I’ve been doing a lot of listening this first week, and in doing so I’ve developed a much more robust understanding of how my organization makes tangible contributions to healthcare policy.
I am interning in the Health and Medicine division of the National Academies of Sciences, Engineering, and Medicine (NASEM), an organization that advises science policy and provides expert advice on issues relating to science, technology, and medicine. The NASEM is currently working on a report with recommendations for cancer control strategies, and I had the opportunity to observe a three-day meeting between members of the committee that will be producing the report over the course of the next year. The committee is intentionally diverse and includes a range of stakeholders such as medical professionals, bioethicists, economists, and health policy professors to ensure that they can craft a report from many perspectives.
As I watched NASEM staff and committee members convene, discuss, and produce an outline for the report, I came to understand how the NASEM helps bridge the gap between the policy world and the medical research world. Through organizing this meeting and publishing the report that will follow, the NASEM is effectively creating a forum for medical professionals to voice their advice and delivering that advice to institutions who can use it to craft policy. They function as an intermediary between scientists and those who craft healthcare policy. In this way, they are helping to reduce the cultural divide between scientists and nonscientists by facilitating a dialogue between the two parties.

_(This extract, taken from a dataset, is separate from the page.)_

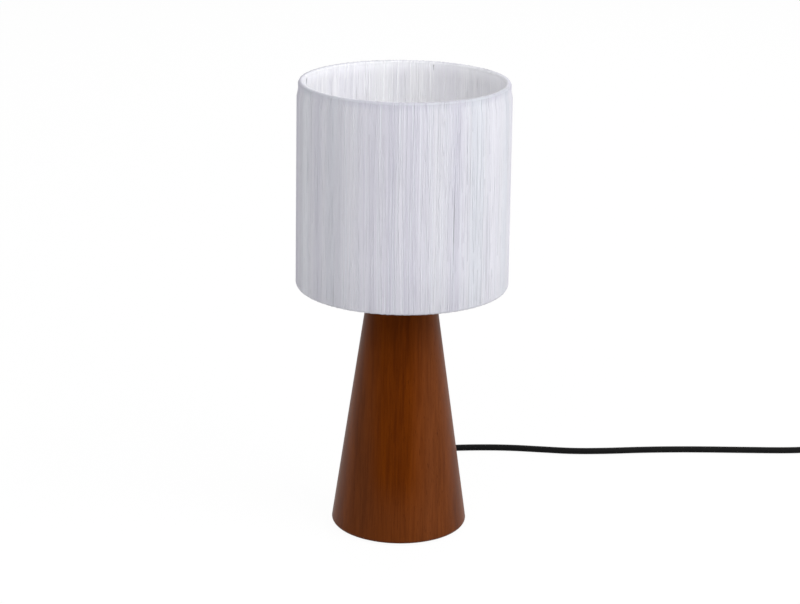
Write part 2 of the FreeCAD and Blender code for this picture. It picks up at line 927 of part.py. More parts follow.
def switch_inside():
    """Contact strips on the tray and the cores between the lead's two ends."""
    strips = []
    cores = []
    along = Vector(1, 0, 0)
    lead_end = switch_length / 2 - switch_port_wall
    side_y = switch_width / 2 - switch_wall - contact_strip_width
    for side in (-1, 1):
        near = side * (contact_strip_width / 2 + contact_strip_length / 2)
        corner = Vector(near - contact_strip_length / 2, -contact_strip_width / 2, switch_wall)
        strip = Part.makeBox(contact_strip_length, contact_strip_width, contact_strip_thickness, corner)
        far_x = near + side * (contact_strip_length / 2 - contact_strip_thickness / 2)
        post = Part.makeBox(
            contact_strip_thickness,
            contact_strip_width,
            contact_post_height,
            Vector(far_x - contact_strip_thickness / 2, -contact_strip_width / 2, switch_wall),
        )
        strips.append(strip.fuse(post).removeSplitter())
        route_height = switch_wall + contact_post_height - core_wire_radius
        route = [
            (side * lead_end, -core_wire_spread, switch_split),
            (side * (lead_end - switch_port_wall / 2), -core_wire_spread, switch_split),
            (side * (abs(far_x) + switch_port_wall / 4), 0, route_height),
            (side * (abs(far_x) + contact_strip_thickness / 2), 0, route_height),
        ]
        wire, length = tube_along(route, core_wire_radius)
        cores.append(wire)
    reach = lead_end - switch_port_wall / 2
    bow = [
        (-lead_end, core_wire_spread, switch_split),
        (-reach, core_wire_spread, switch_split),
        (-reach + switch_port_wall, side_y, route_height),
        (reach - switch_port_wall, side_y, route_height),
        (reach, core_wire_spread, switch_split),
        (lead_end, core_wire_spread, switch_split),
    ]
    wire, length = tube_along(bow, core_wire_radius)
    cores.append(wire)
    return to_switch(Part.makeCompound(strips)), to_switch(Part.makeCompound(cores))


def biarc(p0, t0, p1, t1):
    """Two tangent arcs from p0 with heading t0 to p1 with heading t1."""
    chord = p1 - p0
    both = t0 + t1
    turn = 1 - t0.dot(t1)
    reach = (-chord.dot(both) + math.sqrt(chord.dot(both) ** 2 + 2 * turn * chord.dot(chord))) / (2 * turn)
    q0 = p0 + t0 * reach
    q1 = p1 - t1 * reach
    joint = (q0 + q1) * 0.5
    edges = []
    for a, corner, b in ((p0, q0, joint), (joint, q1, p1)):
        middle = (a + b) * 0.5
        out = corner - middle
        half_chord = (b - a).Length / 2
        rise = math.tan(math.atan2(out.Length, half_chord) / 2) * half_chord
        edges.append(arc(a, middle + out.normalize() * rise, b))
    return edges


def coil_turns():
    """Height of the layer and radius of each half turn, wound in below and out above."""
    half_step = coil_pitch / 2
    inward = [(0, coil_outer_radius - n * half_step) for n in range(coil_half_turns_in)]
    inner = coil_outer_radius - coil_half_turns_in * half_step
    climb_and_out = [(coil_pitch, inner + n * half_step) for n in range(coil_half_turns_out + 1)]
    return inward + climb_and_out


def coil_path():
    """Edges of the coil: straight in, half turns clockwise from above, a last quarter, straight out."""
    spot = Vector(coil_x, coil_top_y, coil_low_height)
    lead_in = spot - Vector(2 * lead_radius, 0, 0)
    edges = [line(lead_in, spot)]
    turns = coil_turns()
    side = 1
    for rise, radius in turns[:-1]:
        end = Vector(coil_x, spot.y - side * 2 * radius, coil_low_height + rise)
        edges += biarc(spot, Vector(side, 0, 0), end, Vector(-side, 0, 0))
        spot = end
        side = -side
    rise, radius = turns[-1]
    end = Vector(coil_x + side * radius, spot.y - side * radius, coil_low_height + rise)
    heading = Vector(0, -side, 0)
    edges += biarc(spot, Vector(side, 0, 0), end, heading)
    out = end + heading * 2 * lead_radius
    edges.append(line(end, out))
    return edges, out, heading


def coil_gap(edges):
    """Least gap of the coiled lead to itself, on points along it."""
    step = lead_radius / 2
    points = []
    for e in edges:
        count = max(2, int(e.Length / step))
        points += e.discretize(count)[:-1]
    skip = int(math.pi * lead_radius * 4 / step)
    cells = {}
    for n, p in enumerate(points):
        key = (int(p.x // coil_pitch), int(p.y // coil_pitch))
        cells.setdefault(key, []).append(n)
    least = coil_outer_radius
    for (a, b), here in cells.items():
        near = [m for i in (-1, 0, 1) for j in (-1, 0, 1) for m in cells.get((a + i, b + j), [])]
        for n in here:
            for m in near:
                if m - n > skip:
                    least = min(least, (points[n] - points[m]).Length)
    return least - 2 * lead_radius


def coil_tie():
    """Strap round the turns on the far side of the coil."""
    radii = [radius for rise, radius in coil_turns()]
    middle_y = coil_top_y - coil_outer_radius
    gap = lead_radius + coil_tie_gap
    x0 = coil_x + min(radii) - gap
    x1 = coil_x + max(radii) + gap
    z0 = coil_low_height - gap
    z1 = coil_low_height + coil_pitch + gap
    wall = coil_tie_wall

    def block(inset):
        box = Part.makeBox(
            x1 - x0 + 2 * inset,
            coil_tie_width,
            z1 - z0 + 2 * inset,
            Vector(x0 - inset, middle_y - coil_tie_width / 2, z0 - inset),
        )
        corners = [e for e in box.Edges if e.BoundBox.YLength > coil_tie_width / 2]
        return box.makeFillet(lead_radius + inset, corners)

    return block(wall).cut(block(0))


def feed_tube():
    """Lead from the switch down to the start of the coil."""
    start = switch_end - switch_port_wall
    length = coil_x - 2 * lead_radius - start
    heights = [switch_split, switch_split, coil_low_height, coil_low_height]
    points = [(start + s * length, lead_y_at_switch, z) for s, z in zip(slope_shares, heights)]
    return tube_along(points, lead_radius, None, "lead_feed")


def tail_tube(start, heading):
    """Lead from the end of the coil down to the plug and into it."""
    middle = plug_thickness / 2
    heights = [start.z, start.z, middle, middle]
    places = [start + heading * s * (tail_length + plug_lead_depth) for s in tail_shares]
    points = [(place.x, place.y, z) for place, z in zip(places, heights)]
    return tube_along(points, lead_radius, None, "lead_tail")


def to_plug(shape, start, heading):
    """Turns a shape made along +X to the plug's heading and moves it to the end of the lead."""
    shape.rotate(origin, up, math.degrees(math.atan2(heading.y, heading.x)))
    place = start + heading * tail_length
    shape.translate(Vector(place.x, place.y, plug_thickness / 2))
    return shape


def plug_body():
    """Moulded plug with a ribbed taper round the lead."""
    x0 = plug_boot_length
    x1 = x0 + plug_body_length
    waist_share = 0.45
    xm = x0 + plug_body_length * waist_share
    sides = [(x0, plug_neck_width), (xm, plug_waist_width), (x1, plug_face_width)]
    outline = [Vector(x, w / 2, -plug_thickness / 2) for x, w in sides]
    outline += [Vector(x, -w / 2, -plug_thickness / 2) for x, w in reversed(sides)]
    outline.append(outline[0])
    slab = Part.Face(Part.makePolygon(outline)).extrude(Vector(0, 0, plug_thickness))
    sides = [e for e in slab.Edges if e.BoundBox.XLength > table_gap]
    slab = slab.makeFillet(plug_edge_round, sides)
    boot = Part.makeCone(
        plug_boot_tip_radius, plug_boot_root_radius, plug_boot_length, origin, Vector(1, 0, 0)
    )
    body = slab.fuse(boot)
    bore = Part.makeCylinder(lead_radius + lead_gap, plug_lead_depth, origin, Vector(1, 0, 0))
    body = body.cut(bore)
    for side in (-1, 1):
        spot = Vector(x1 - pin_depth, side * pin_spacing / 2, 0)
        body = body.cut(Part.makeCylinder(pin_neck_radius, pin_depth, spot, Vector(1, 0, 0)))
    return body.removeSplitter()


def plug_pins():
    """Pins with a thinner sleeved neck and a round tip."""
    face = plug_boot_length + plug_body_length
    turn = pin_tip_round * (1 - 1 / math.sqrt(2))
    outline = [
        (0, -pin_depth),
        (pin_neck_radius, -pin_depth),
        (pin_neck_radius, pin_sleeve_length),
        (pin_radius, pin_sleeve_length),
        (pin_radius, pin_length - pin_tip_round),
        (pin_radius - turn, pin_length - turn, "via"),
        (pin_radius - pin_tip_round, pin_length),
        (0, pin_length),
    ]
    pins = []
    sleeves = []
    for side in (-1, 1):
        pin = turned(outline)
        sleeve = ring_of(pin_sleeve_radius, pin_neck_radius, pin_sleeve_length, 0)
        for shape in (pin, sleeve):
            shape.rotate(origin, Vector(0, 1, 0), 90)
            shape.translate(Vector(face, side * pin_spacing / 2, 0))
        pins.append(pin)
        sleeves.append(sleeve)
    return Part.makeCompound(pins), Part.makeCompound(sleeves)


def main():
    os.makedirs("parts", exist_ok=True)
    save(wood_base(), "wood_base")
    save(felt_pad(), "felt_pad")
    rod, washer, lock, nut, neck = rod_fixings()
    save(rod, "threaded_rod")
    save(washer, "lower_washer")
    save(lock, "lock_washer")
    save(nut, "hex_nut")
    save(neck, "neck_washer")
    save(grommet(), "lead_grommet")
    save(cable_tie(), "cable_tie")
    sheath, cores = inside_lead()
    save(sheath, "lead_inside")
    save(cores, "lead_cores")

    save(holder_cap(), "holder_cap")
    save(grub_screw(), "grub_screw")
    save(holder_shell(), "holder_shell")
    core, sleeve, contact, blocks, screws = holder_inside()
    save(core, "holder_core")
    save(sleeve, "screw_sleeve")
    save(contact, "centre_contact")
    save(blocks, "terminals")
    save(screws, "terminal_screws")
    save(retaining_ring(), "retaining_ring")

    top, low = shade_rings()
    fitter_solid = fitter()
    save(top, "top_ring")
    save(low, "bottom_ring")
    save(shade_struts(top, low), "shade_struts")
    save(shade_spokes(low, fitter_solid), "shade_spokes")
    save(fitter_solid, "fitter_ring")
    save(string_wrap(), "string_wrap")

    tip, insulator, cap = bulb_foot()
    save(tip, "bulb_tip")
    save(insulator, "bulb_insulator")
    save(cap, "bulb_cap")
    save(bulb_body(), "bulb_body")
    save(led_board(), "led_board")
    save(bulb_diffuser(), "bulb_diffuser")

    save(switch_base(), "switch_base")
    save(switch_cover(), "switch_cover")
    save(switch_rocker(), "switch_rocker")
    save(switch_screws(), "switch_screws")
    strips, switch_cores = switch_inside()
    save(strips, "switch_contacts")
    save(switch_cores, "switch_cores")

    run, run_length = tube_along(run_points, lead_radius, None, "lead_run")
    save(run, "lead_run")
    feed, feed_run = feed_tube()
    save(feed, "lead_feed")
    edges, out, heading = coil_path()
    coil = tube(edges, lead_radius)
    coil_length = sum(e.Length for e in edges)
    print("lead_coil length", round(coil_length, 1), "least gap to itself", round(coil_gap(edges), 3))
    full = math.pi * lead_radius ** 2 * coil_length
    print("lead_coil volume over section times length", round(coil.Volume / full, 4))
    save(coil, "lead_coil")
    save(coil_tie(), "coil_tie")
    tail, tail_run = tail_tube(out, heading)
    save(tail, "lead_tail")
    save(to_plug(plug_body(), out, heading), "plug_body")
    pins, sleeves = plug_pins()
    save(to_plug(pins, out, heading), "plug_pins")
    save(to_plug(sleeves, out, heading), "pin_sleeves")
    total = run_length + switch_length - 2 * switch_port_wall + feed_run + coil_length + tail_run
    print("whole lead outside the base", round(total, 1))


main()
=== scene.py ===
import json
import math
import random

import bmesh
import bpy
from mathutils import Matrix, Vector, noise


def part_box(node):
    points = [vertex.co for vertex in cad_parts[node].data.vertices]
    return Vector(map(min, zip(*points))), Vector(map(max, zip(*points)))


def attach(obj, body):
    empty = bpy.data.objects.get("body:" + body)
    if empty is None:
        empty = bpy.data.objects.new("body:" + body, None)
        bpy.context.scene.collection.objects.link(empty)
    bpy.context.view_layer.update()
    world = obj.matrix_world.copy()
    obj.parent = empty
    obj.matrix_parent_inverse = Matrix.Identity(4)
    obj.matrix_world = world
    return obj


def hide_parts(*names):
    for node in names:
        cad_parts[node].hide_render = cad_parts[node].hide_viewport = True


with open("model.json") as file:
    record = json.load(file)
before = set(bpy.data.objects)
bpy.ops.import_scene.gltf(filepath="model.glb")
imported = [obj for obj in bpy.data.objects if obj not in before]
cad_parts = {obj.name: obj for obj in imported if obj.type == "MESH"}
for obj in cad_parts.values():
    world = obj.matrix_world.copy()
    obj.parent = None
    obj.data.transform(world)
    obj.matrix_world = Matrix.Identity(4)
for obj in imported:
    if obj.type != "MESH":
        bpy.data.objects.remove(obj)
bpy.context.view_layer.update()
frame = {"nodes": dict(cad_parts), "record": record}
nodes = frame["nodes"]
MM = 0.001

# Camera, fitted to the photograph: lengths in millimetres, angles in degrees
EYE_TARGET = (-1.442, 0.0, 200.66)
EYE_DISTANCE = 1887.15
EYE_TILT = 17.478
EYE_ROLL = 0.8268
SENSOR = 36.0
FOCAL_PIXELS = 2204.98
PICTURE_WIDTH = 800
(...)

This has been a particularly interesting meeting series for me to observe, because I’ve found myself on both sides of this cultural divide in the past. When I came to Duke, I was a biology major premed who had spent a decent amount of time in an immunology research lab, but I was also very involved in activities like debate that taught me to think about national policy. Since then, I have better merged these interests; I am double majoring in biology and philosophy and planning on attending law school. I probably consider myself more of a science-oriented person than a policy-oriented person, but having interests and classes in both areas has allowed me to see how both sides contribute to the divide. In general, I feel that scientists struggle to connect with the public and communicate their research in non-esoteric ways and that nonscientists struggle with taking the initiative to educate themselves on science research. Throughout this meeting, I saw committee members address both issues. The economists and public policy professors asked the oncologists questions about cancer therapies, the oncologists shared communication concerns that their patients have mentioned, and all parties seemed very open to educate each other and accept criticism. I am excited to attend more workshops and committee meetings to observe other strategies that the NASEM uses to connect different stakeholders in health policy.